COLLECTED DATA ->
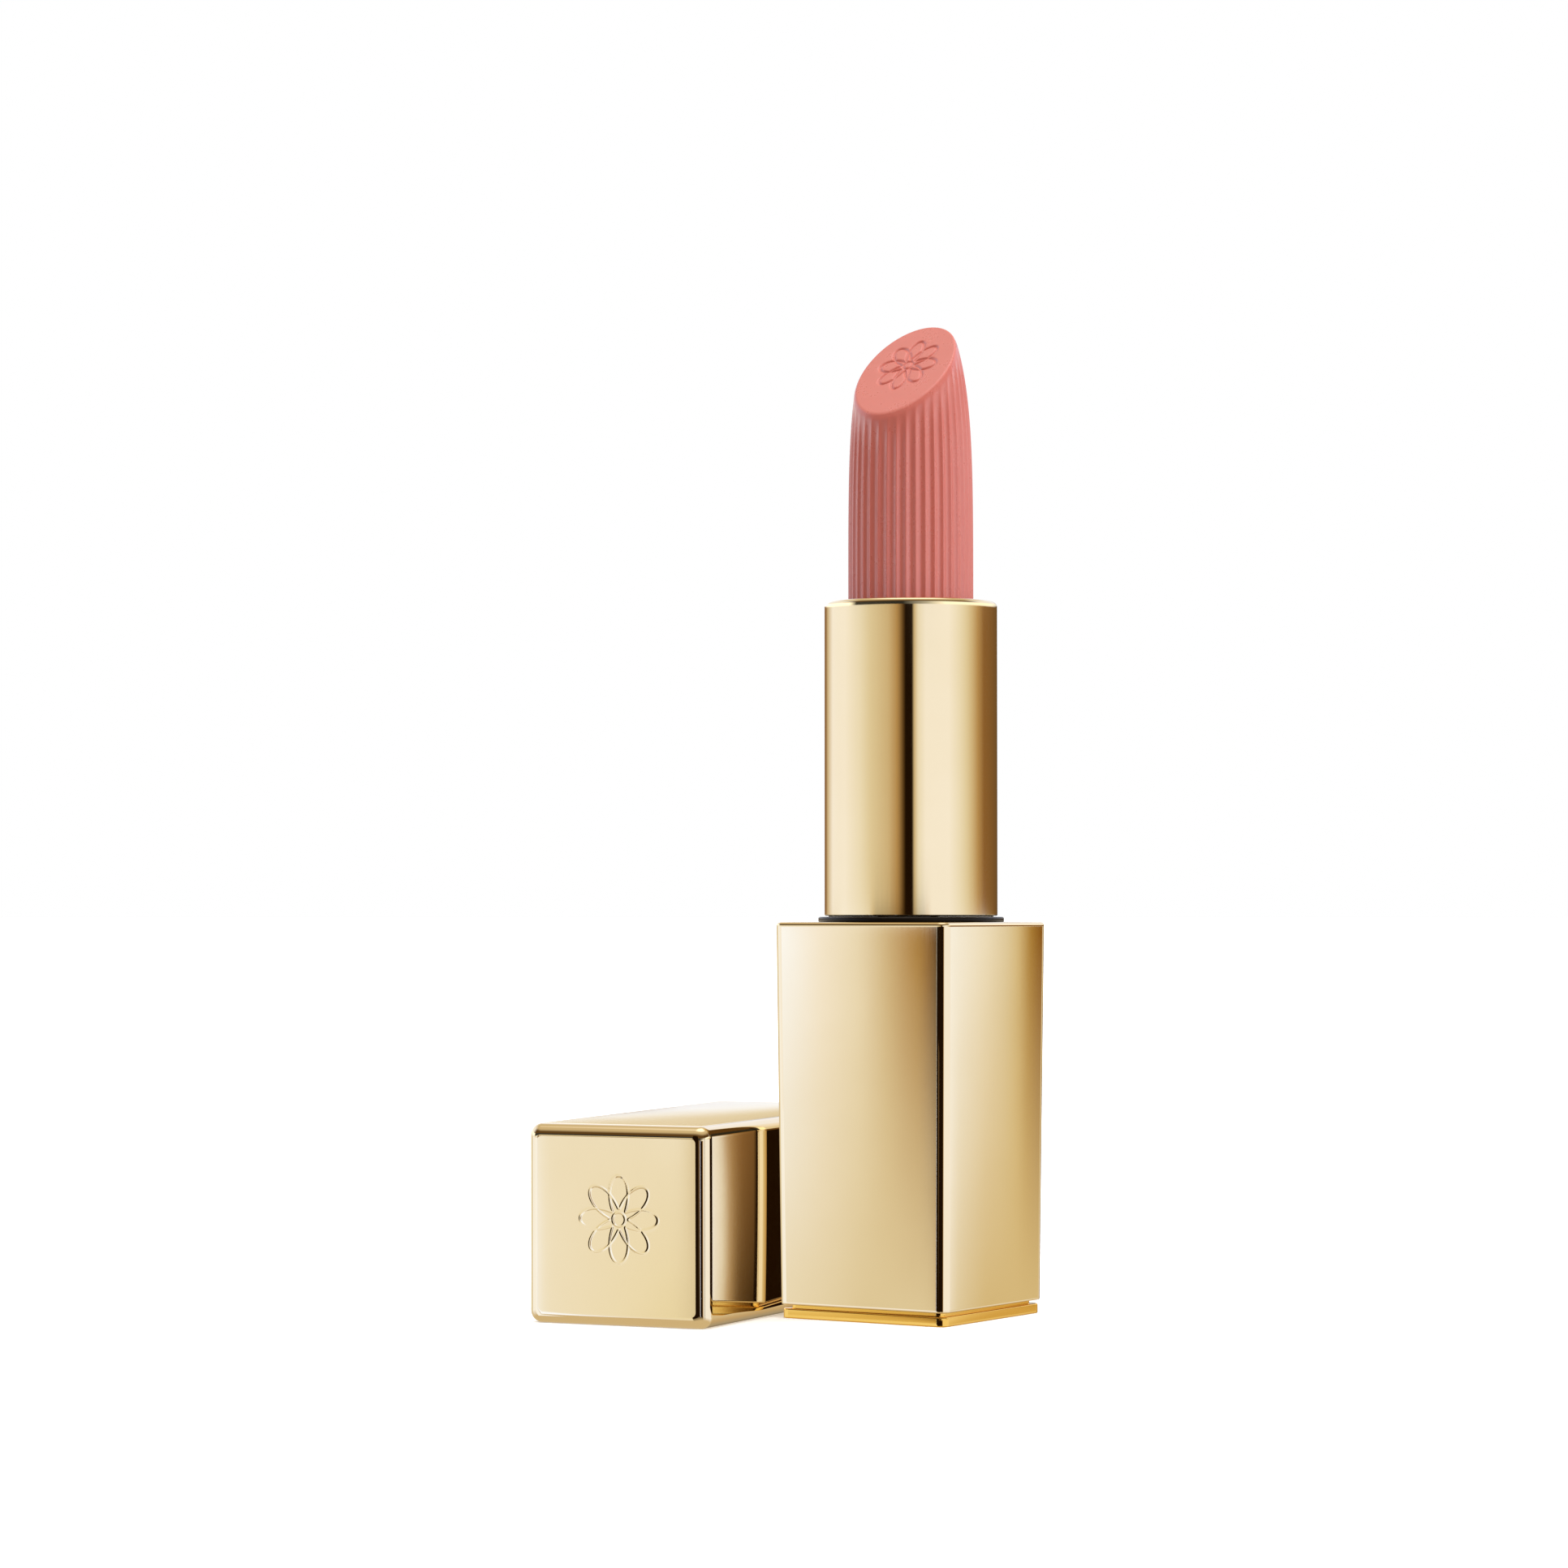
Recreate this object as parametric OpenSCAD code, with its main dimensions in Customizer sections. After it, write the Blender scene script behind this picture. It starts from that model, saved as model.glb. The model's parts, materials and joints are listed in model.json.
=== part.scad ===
// Square twist-up lipstick case: the base stands upright with the stick turned out,
// and the cap lies on one of its sides on the same surface.
// Millimetres. The origin is the centre of the foot's underside, +Z is up.
// Turning the round tube against the base drives the cup and the stick down a double helix.

/* [Base] */
// Width of the square base at its top edge
base_top_w = 19.26; // [19.2:0.01:19.6]
// Width of the square base just above the foot
base_bottom_w = 18.53; // [18.5:0.01:19.2]
// Height of the base, foot included
base_h = 37.8; // [37:0.1:42]
// Rounding of the upright corners of base and cap
corner_r = 0.9; // [0.5:0.1:1.2]
// Height of the foot plate
foot_h = 0.95; // [0.6:0.05:1.5]
// Height of the dark gap between the foot plate and the base shell
foot_gap = 0.35; // [0.2:0.05:0.6]

/* [Tube] */
// Outer radius of the round tube that the cap slides over
tube_r = 8.33; // [8.3:0.01:8.4]
// Height of the tube's rim above the base
tube_h = 30.83; // [30:0.01:34]
// Outer radius of the collar ring at the foot of the tube
collar_r = 8.95; // [8.8:0.01:9]
// Height of the collar ring above the base
collar_h = 0.5; // [0.3:0.05:0.6]

/* [Mechanism] */
// Rise of the helix in one full turn of the tube
helix_lead = 18; // [16:0.5:20]
// How far the stick travels from full out to full in
travel = 27; // [20:0.5:27]
// Radius of the two round lugs on the cup
lug_r = 0.85; // [0.7:0.05:0.9]

/* [Stick] */
// Radius of the lipstick
stick_r = 6.05; // [6:0.01:6.1]
// Height of the middle of the slanted face above the tube's rim
cut_h = 23.54; // [22:0.1:24]
// Slope of the slanted face from the horizontal, in degrees
cut_angle = 45.3; // [40:0.1:50]
// Height above the rim at which the bullet shape would close to a point
ogive_h = 30.51; // [29:0.1:32]
// Number of moulded flutes round the stick
flute_count = 40; // [24:1:48]

/* [Cap] */
// Length of the cap
cap_l = 41; // [40:0.5:46]
// Width of the cap's closed end
cap_end_w = 18.8; // [18.7:0.01:19.2]
// Turn of the cap's length away from +Y, in degrees
cap_yaw = 8.58; // [7:0.1:9]
// Middle of the closed end, where it stands on the surface
cap_end_xy = [-17.33, -24.67];

/* [Hidden] */

$fn = 96;
eps = 0.01;
rim_z = base_h + tube_h;
edge_break = 0.4;

// base
shell_z = foot_h + foot_gap;
shell_wall = 0.9;
cavity_w = 17.4;
cavity_r = 0.6;
foot_w = 18.2;
foot_r = 0.8;
foot_neck_w = 16.9;
press_gap = 0.02;
plug_top_z = 4.3;
collar_hole_r = 8.6;
label_r = 7;
label_t = 0.2;
weight_r = 7.6;

// running fits of the turning sleeve
cam_r = 7.95;
cam_bore_r = 7.2;
cam_flange_r = 8.19;
cam_flange_z = 29.63;
cam_flange_t = 0.82;
liner_bore_r = 8.03;
liner_step_z = 30.5;
liner_low_bore_r = 8.25;

// slotted inner body
body_r = 7.12;
body_bore_r = 6.65;
hub_z = 13.5;
hub_top_z = 29;
hub_floor_t = 1.5;
body_top_z = rim_z - 0.73;
o_ring_r = 0.3;
o_ring_mid_r = 7.7;

// cup and stick
cup_r = 6.5;
cup_bore_r = 6.08;
cup_h = 9.8;
cup_z = rim_z - 1.03 - cup_h;
cup_floor_t = 1;
cup_vent_r = 1.2;
lug_z = cup_z + 1.6;
lug_tip_r = 7.7;
slot_clear = 0.1;
slot_l = 20;
helix_clear = 0.15;
window_inner_r = 6.9;
window_outer_r = 8.9;
flute_r = 0.45;
flute_depth = 0.15;
flute_h = 20;
blank_h = 28.2;

// tube rim
tube_wall = 0.36;
lip_r = 6.75;
lip_t = 0.5;
rim_fillet = 0.45;

// cap
cap_tilt = atan((base_top_w - cap_end_w) / 2 / cap_l);
cap_wall = 0.4;
cap_floor_t = 0.6;
cap_bore_r = 8.45;
cap_liner_z = 4.8;
cap_liner_floor_z = 7.5;
cap_bore_z = 8.5;
cap_mouth_step = 0.8;
cap_rib_r = 0.5;
cap_rib_reach = 0.09;
cap_rib_z = 22;
cap_rib_l = 12;
cap_weight_r = 8.7;

gold = [0.86, 0.74, 0.48];
satin_gold = [0.80, 0.66, 0.38];
dark_brown = [0.12, 0.08, 0.05];
ivory = [0.92, 0.90, 0.85];
steel = [0.62, 0.63, 0.65];
coral = [0.80, 0.42, 0.38];

// Square of width w with round corners, flat
module rounded_square(w, r) {
    square([w - 2 * r, w], center = true);
    square([w, w - 2 * r], center = true);
    for (x = [-1, 1], y = [-1, 1])
        translate([x, y] * (w / 2 - r))
            circle(r);
}

// Upright square bar of constant width
module square_bar(w, r, z0, z1) {
    translate([0, 0, z0])
        linear_extrude(z1 - z0)
            rounded_square(w, r);
}

// Thin square layer that a hull joins to others
module layer(w, r, z) {
    translate([0, 0, z])
        linear_extrude(eps)
            rounded_square(w, r, $fn = 32);
}

// Square bar that widens evenly from w0 to w1
module tapered_bar(w0, w1, r, z0, z1) {
    hull() {
        layer(w0, r, z0);
        layer(w1, r, z1 - eps);
    }
}

// Cylinder between two heights
module post(r, z0, z1) {
    translate([0, 0, z0])
        cylinder(r = r, h = z1 - z0);
}

// Foot plate with a plug that is pressed into the base shell
module base_foot() {
    color(gold)
    difference() {
        union() {
            square_bar(foot_w, foot_r, 0, foot_h);
            square_bar(foot_neck_w, cavity_r, foot_h - eps, shell_z + eps);
            square_bar(cavity_w - 2 * press_gap, cavity_r, shell_z, plug_top_z);
        }
        post(label_r + press_gap, -1, label_t);
    }
}

// Blank round label, flush with the foot's underside
module shade_label() {
    color(ivory)
        post(label_r, 0, label_t);
}

// Tapered square outer shell with a round hole in its top
module base_shell() {
    color(gold)
    difference() {
        hull() {
            layer(base_bottom_w, corner_r, shell_z);
            layer(base_top_w, corner_r, base_h - edge_break);
            layer(base_top_w - 2 * edge_break, corner_r - edge_break / 2, base_h - eps);
        }
        square_bar(cavity_w, cavity_r, 0, base_h - shell_wall);
        post(collar_hole_r, base_h - 2, base_h + 1);
    }
}

// Plastic liner: holds the mechanism and is the bearing of the turning sleeve
module base_liner() {
    color(ivory)
    difference() {
        square_bar(cavity_w - 2 * press_gap, cavity_r, plug_top_z, base_h - shell_wall - press_gap);
        post(liner_low_bore_r, plug_top_z - 1, liner_step_z);
        post(liner_bore_r, liner_step_z - 1, base_h);
    }
}

// Steel slug that gives the base its heft
module base_weight() {
    color(steel)
        post(weight_r, plug_top_z, hub_z - 0.3);
}

// Thin dark ring round the foot of the tube, with a spigot in the shell's hole
module collar() {
    color(dark_brown)
    difference() {
        union() {
            post(collar_r, base_h, base_h + collar_h);
            post(collar_hole_r - press_gap, base_h - shell_wall, base_h + eps);
        }
        post(liner_bore_r, base_h - 2, base_h + 2);
    }
}

// Fixed slotted tube: its two slots keep the cup from turning
module inner_body() {
    slot_w = 2 * (lug_r + slot_clear);
    slot_low_z = lug_z - travel;
    color(ivory)
    difference() {
        union() {
            post(liner_low_bore_r - press_gap, hub_z, hub_top_z);
            post(body_r, hub_top_z - eps, body_top_z);
        }
        post(body_bore_r, hub_z + hub_floor_t, rim_z);
        translate([-slot_l / 2, -slot_w / 2, slot_low_z])
            cube([slot_l, slot_w, travel]);
        for (z = [slot_low_z, lug_z])
            translate([-slot_l / 2, 0, z])
                rotate([0, 90, 0])
                    cylinder(r = slot_w / 2, h = slot_l);
    }
}

// Silicone ring that gives the twist its smooth drag
module torque_o_ring() {
    color("dimgray")
        translate([0, 0, hub_top_z + o_ring_r])
            rotate_extrude()
                translate([o_ring_mid_r, 0])
                    circle(o_ring_r, $fn = 48);
}

// One helical window for a lug, wide enough for the lug across the helix
module helix_window() {
    slope = atan(helix_lead / (2 * PI * cam_r));
    tall = 2 * (lug_r + helix_clear) / cos(slope);
    half_angle = tall / helix_lead * 180;
    over = lug_r + helix_clear;
    window_h = travel + 2 * over;
    sector = [
        for (a = [-1 : 1 : 1]) window_inner_r * [cos(a * half_angle), sin(a * half_angle)],
        for (a = [1 : -1 : -1]) window_outer_r * [cos(a * half_angle), sin(a * half_angle)]
    ];
    translate([0, 0, lug_z - travel - over])
        rotate([0, 0, -(travel + over) / helix_lead * 360])
            linear_extrude(window_h, twist = -window_h / helix_lead * 360, slices = 100, $fn = 6)
                polygon(sector);
}

// Turning sleeve with two helical windows that carry the cup's lugs
module cam_sleeve() {
    color([0.85, 0.83, 0.78])
    difference() {
        union() {
            post(cam_flange_r, cam_flange_z, cam_flange_z + cam_flange_t);
            post(cam_r, cam_flange_z, rim_z - lip_t - press_gap);
        }
        post(cam_bore_r, 0, rim_z);
        for (a = [0, 180])
            rotate([0, 0, a])
                helix_window();
    }
}

// Bright outer tube with a rolled-in rim, pressed over the sleeve
module tube_shell() {
    bottom_z = base_h + collar_h + 0.1;
    inner_r = tube_r - tube_wall;
    color(gold)
    rotate_extrude()
        polygon([
            [inner_r, bottom_z],
            [tube_r, bottom_z],
            for (a = [0 : 15 : 90])
                [tube_r - rim_fillet * (1 - cos(a)), rim_z - rim_fillet * (1 - sin(a))],
            [lip_r, rim_z],
            [lip_r, rim_z - lip_t],
            [inner_r, rim_z - lip_t]
        ]);
}

// Cup that grips the stick, with two lugs in the slots and the helix
module cup() {
    color(satin_gold)
    difference() {
        union() {
            post(cup_r, cup_z, cup_z + cup_h);
            for (side = [0, 180])
                translate([0, 0, lug_z])
                    rotate([0, 90, side])
                        cylinder(r = lug_r, h = lug_tip_r, $fn = 48);
        }
        post(cup_bore_r, cup_z + cup_floor_t, rim_z);
        post(cup_vent_r, cup_z - 1, rim_z);
    }
}

// Radius of the bullet shape at a height above the rim
function ogive_r(h) = stick_r * sqrt(1 - pow(h / ogive_h, 4.09));

// The stick: a fluted bullet cut off by one slanted face towards -Y
module stick() {
    color(coral)
    difference() {
        rotate_extrude()
            polygon([
                [0, cup_z + cup_floor_t],
                [stick_r, cup_z + cup_floor_t],
                [stick_r, rim_z],
                for (h = [6, 10, 13, 16, 18, 20, 22, 24, 25.5, 27, blank_h])
                    [ogive_r(h), rim_z + h],
                [0, rim_z + blank_h]
            ]);
        translate([0, 0, rim_z + cut_h])
            rotate([cut_angle, 0, 0])
                translate([-20, -20, 0])
                    cube([40, 40, 30]);
        for (i = [0 : flute_count - 1])
            rotate([0, 0, (i + 0.5) * 360 / flute_count])
                translate([stick_r + flute_r - flute_depth, 0, rim_z - 0.9])
                    cylinder(r = flute_r, h = flute_h, $fn = 24);
    }
}

// Lays a cap part, drawn upright with its closed end down, on its side in its place
module lay_cap() {
    translate([cap_end_xy.x, cap_end_xy.y, cap_end_w / 2 * cos(cap_tilt)])
        rotate([0, 0, cap_yaw])
            rotate([cap_tilt - 90, 0, 0])
                children();
}

// Width of the cap at a distance from its closed end
function cap_w(z) = cap_end_w + (base_top_w - cap_end_w) * z / cap_l;

// Tapered square cap shell, open at the mouth
module cap_shell() {
    color(gold)
    lay_cap()
        difference() {
            hull() {
                layer(cap_end_w - 2 * edge_break, corner_r - edge_break / 2, 0);
                layer(cap_w(edge_break), corner_r, edge_break);
                layer(base_top_w, corner_r, cap_l - eps);
            }
            tapered_bar(cap_w(0) - 2 * cap_wall, base_top_w - 2 * cap_wall, corner_r - cap_wall,
                cap_floor_t, cap_l + 1);
        }
}

// Plastic liner of the cap, with six small ribs that grip the tube
module cap_liner() {
    fit = 2 * (cap_wall + press_gap);
    top_z = cap_l - cap_mouth_step;
    color(ivory)
    lay_cap() {
        difference() {
            tapered_bar(cap_w(cap_liner_z) - fit, cap_w(top_z) - fit, corner_r - cap_wall,
                cap_liner_z, top_z);
            post(cap_bore_r, cap_bore_z, cap_l);
            post(cap_bore_r - 1, cap_liner_z - 1, cap_liner_floor_z);
        }
        for (a = [30 : 60 : 330])
            rotate([0, 0, a])
                translate([cap_bore_r + cap_rib_r - cap_rib_reach, 0, cap_rib_z])
                    intersection() {
                        cylinder(r = cap_rib_r, h = cap_rib_l, $fn = 24);
                        translate([-cap_rib_r, -cap_rib_r, 0])
                            cube([cap_rib_r + 0.05, 2 * cap_rib_r, cap_rib_l]);
                    }
    }
}

// Steel disc in the closed end that gives the cap its heft
module cap_weight() {
    color(steel)
    lay_cap()
        post(cap_weight_r, cap_floor_t + press_gap, cap_liner_z - press_gap);
}

base_foot();
shade_label();
base_shell();
base_liner();
base_weight();
collar();
inner_body();
torque_o_ring();
cam_sleeve();
tube_shell();
cup();
stick();
cap_shell();
cap_liner();
cap_weight();
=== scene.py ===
"""Looks of the square twist-up lipstick case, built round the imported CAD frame."""

import json
import math

import bpy
import numpy as np
from mathutils import Matrix, Vector

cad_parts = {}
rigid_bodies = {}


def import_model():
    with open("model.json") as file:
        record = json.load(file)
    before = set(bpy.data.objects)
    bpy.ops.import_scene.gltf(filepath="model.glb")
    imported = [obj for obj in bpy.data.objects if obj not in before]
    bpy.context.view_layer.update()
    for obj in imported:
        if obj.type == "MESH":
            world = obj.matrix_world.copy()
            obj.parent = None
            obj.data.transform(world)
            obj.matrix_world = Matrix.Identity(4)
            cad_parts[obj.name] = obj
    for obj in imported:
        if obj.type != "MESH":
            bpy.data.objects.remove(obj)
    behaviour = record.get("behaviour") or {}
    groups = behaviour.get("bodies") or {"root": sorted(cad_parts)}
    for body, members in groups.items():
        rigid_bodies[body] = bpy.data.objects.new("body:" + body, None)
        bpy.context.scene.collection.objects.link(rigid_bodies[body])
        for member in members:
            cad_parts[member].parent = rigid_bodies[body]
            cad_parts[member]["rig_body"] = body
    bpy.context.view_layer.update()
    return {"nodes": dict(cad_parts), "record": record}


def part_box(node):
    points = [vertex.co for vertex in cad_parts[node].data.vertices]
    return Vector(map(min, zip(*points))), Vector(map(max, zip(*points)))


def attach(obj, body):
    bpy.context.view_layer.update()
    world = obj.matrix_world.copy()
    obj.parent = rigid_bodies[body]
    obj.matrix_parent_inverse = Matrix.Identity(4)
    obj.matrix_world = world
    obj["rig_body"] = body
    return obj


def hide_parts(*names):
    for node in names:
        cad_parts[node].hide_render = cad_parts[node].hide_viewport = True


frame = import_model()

MM = 0.001
MICRON = 0.000001
scene = bpy.context.scene
scene.view_settings.view_transform = "Standard"
scene.view_settings.look = "None"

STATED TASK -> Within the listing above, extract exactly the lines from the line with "cap its heft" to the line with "points = [vertex.co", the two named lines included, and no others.

FINAL ANSWER ->
// Steel disc in the closed end that gives the cap its heft
module cap_weight() {
    color(steel)
    lay_cap()
        post(cap_weight_r, cap_floor_t + press_gap, cap_liner_z - press_gap);
}

base_foot();
shade_label();
base_shell();
base_liner();
base_weight();
collar();
inner_body();
torque_o_ring();
cam_sleeve();
tube_shell();
cup();
stick();
cap_shell();
cap_liner();
cap_weight();
=== scene.py ===
"""Looks of the square twist-up lipstick case, built round the imported CAD frame."""

import json
import math

import bpy
import numpy as np
from mathutils import Matrix, Vector

cad_parts = {}
rigid_bodies = {}


def import_model():
    with open("model.json") as file:
        record = json.load(file)
    before = set(bpy.data.objects)
    bpy.ops.import_scene.gltf(filepath="model.glb")
    imported = [obj for obj in bpy.data.objects if obj not in before]
    bpy.context.view_layer.update()
    for obj in imported:
        if obj.type == "MESH":
            world = obj.matrix_world.copy()
            obj.parent = None
            obj.data.transform(world)
            obj.matrix_world = Matrix.Identity(4)
            cad_parts[obj.name] = obj
    for obj in imported:
        if obj.type != "MESH":
            bpy.data.objects.remove(obj)
    behaviour = record.get("behaviour") or {}
    groups = behaviour.get("bodies") or {"root": sorted(cad_parts)}
    for body, members in groups.items():
        rigid_bodies[body] = bpy.data.objects.new("body:" + body, None)
        bpy.context.scene.collection.objects.link(rigid_bodies[body])
        for member in members:
            cad_parts[member].parent = rigid_bodies[body]
            cad_parts[member]["rig_body"] = body
    bpy.context.view_layer.update()
    return {"nodes": dict(cad_parts), "record": record}


def part_box(node):
    points = [vertex.co for vertex in cad_parts[node].data.vertices]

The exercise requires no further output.